In addition, there could be a segregation based on the department or business, which could
be based on an additional parameter in the method. In our design it has been called as
ApplicationID.
Always there will be mandatory parameter in the list of metadata to identify the correct
repository to store under the corresponding ApplicationID, here we are calling it as DocumentType.
It is a mandatory parameter for all the methods exposed below.
Configurations
Repository Configuration:
This configuration file is the bridge between the web service request and the DMS repository.
Below properties are defined in the config file to identify the repositories to store/access the data.
Based on the type of documents, different repositories are created and it is identified based on
the primary metadata value, which is named as DocumentType. Here we need some more information
to access the right repositories for each type of document.
While consumers accessing the methods, the initial call will be directed to repository
configuration file to identify the right value to process the request (check-in/retrieve/update)
4.2.1 DocumentType
Document Type in the repository configuration is vital parameter to find out the
configuration for the document to be uploaded or to search. While consumers accessing the
methods,
4.2.2 DocumentIdPrefix
Since we are going to have multiple repositories, just numbering a document would be
difficult to find the UniqueIDs. So the prefix has been appended to the unique number.

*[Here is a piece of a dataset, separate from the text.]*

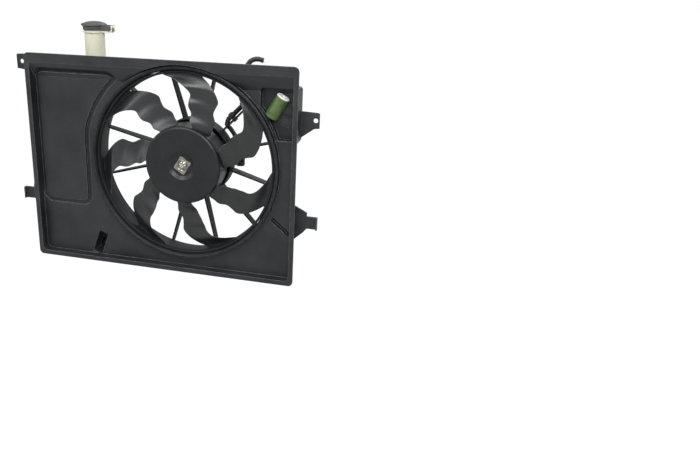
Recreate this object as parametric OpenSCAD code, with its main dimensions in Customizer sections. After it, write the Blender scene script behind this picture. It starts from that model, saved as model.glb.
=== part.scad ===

For Example: DMSABC will generate the DocumentId as DMSABC-01, DMSABC-02 etc.
4.2.3 Permissions
As mentioned in the security configuration section, read and write access for each
repository can be configured here. So that during the actual implementation of methods,
information can be retrieved from the repository configuration file and utilized to allow or
restrict the users.
4.2.4 Repository Name
Name of the repository where the document are getting stored or searched
corresponding to the type of document.
4.2.5 Class Name
From the implementation perspective, each type of document might have different set
of metadata, validations, search parameters and response values. Based on the business need it
can differ. In such cases, different classes are created to segregate the functionalities like
response metadata, validation, search query etc. Since each type of document has its own
behaviours in the implementation, the class name is necessary to be configured in the
configuration file. So that it will be easier to access from the operations.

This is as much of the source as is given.